HDM-H exposes an additional 2-bits for each cache-line, which would have been used by the device to store cache state before. Who knows what you can do with this, but maybe something clever.

The Whole Thing

This image shows how we can use the protocols I've described earlier.

Diagram showing all the constituent parts of CXL connected. Important
details are explained below in a way that is mindful of users who
cannot see this image.

The diagram shows a multicore CPU in socket 0. It has 4 cores, each core has a unique L1 cache, each pair of cores share L2 cache. All four cores share L3 cache (LLC).

This CPU has decided to implement CXL.cache at the LLC. This is not the only possible design but makes good sense for a number of reasons. (1) CXL.cache defines host-to-device semantics, not core-to-device. (2) Implementing at a higher level cache introduces significant complexity.
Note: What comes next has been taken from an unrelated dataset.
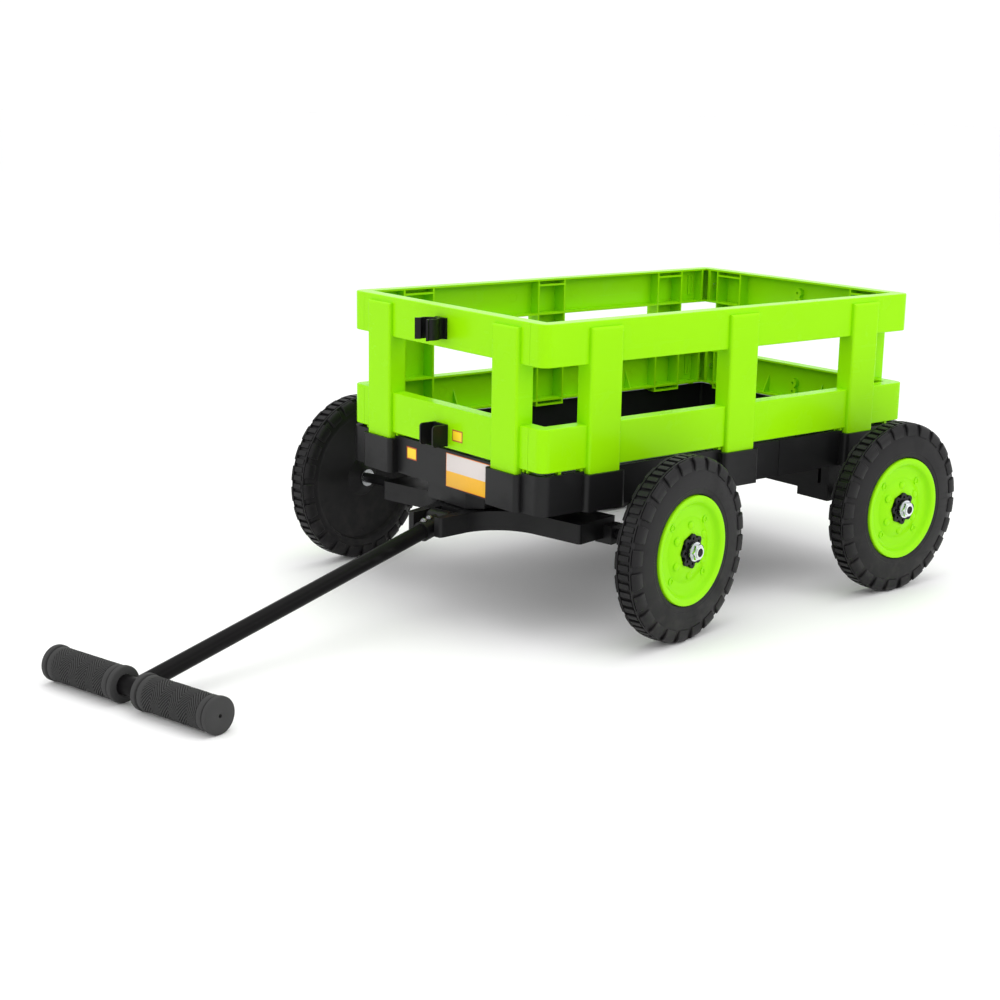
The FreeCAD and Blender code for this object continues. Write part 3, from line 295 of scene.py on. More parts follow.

L1/L2 coherence is already managed by a proprietary protocol which is not CXL, so multiplexing with this protocol would be challenging. (3) If L3 is inclusive, we have to write to it anyway, so this design may not degrade performance as much as we expect. I'm just guessing on that one though.

The device connected through CXL.cache could also access host memory non-coherently over CXL.io. In this design, we pass through the same cache. Again this seems to make most sense if L3 is inclusive.

CXL.mem devices are also attached to the CPU socket behind its home agent. The home agent is supposed to maintain coherence for a certain address space. Not only do requests by cache to main DDR-attached memory pass through the home agent, it is also responsible for attaching additional CPUs through a proprietary interconnect. It is natural in this design to put CXL.mem devices behind the home agent, as this is the same location DDR-attached memory would go.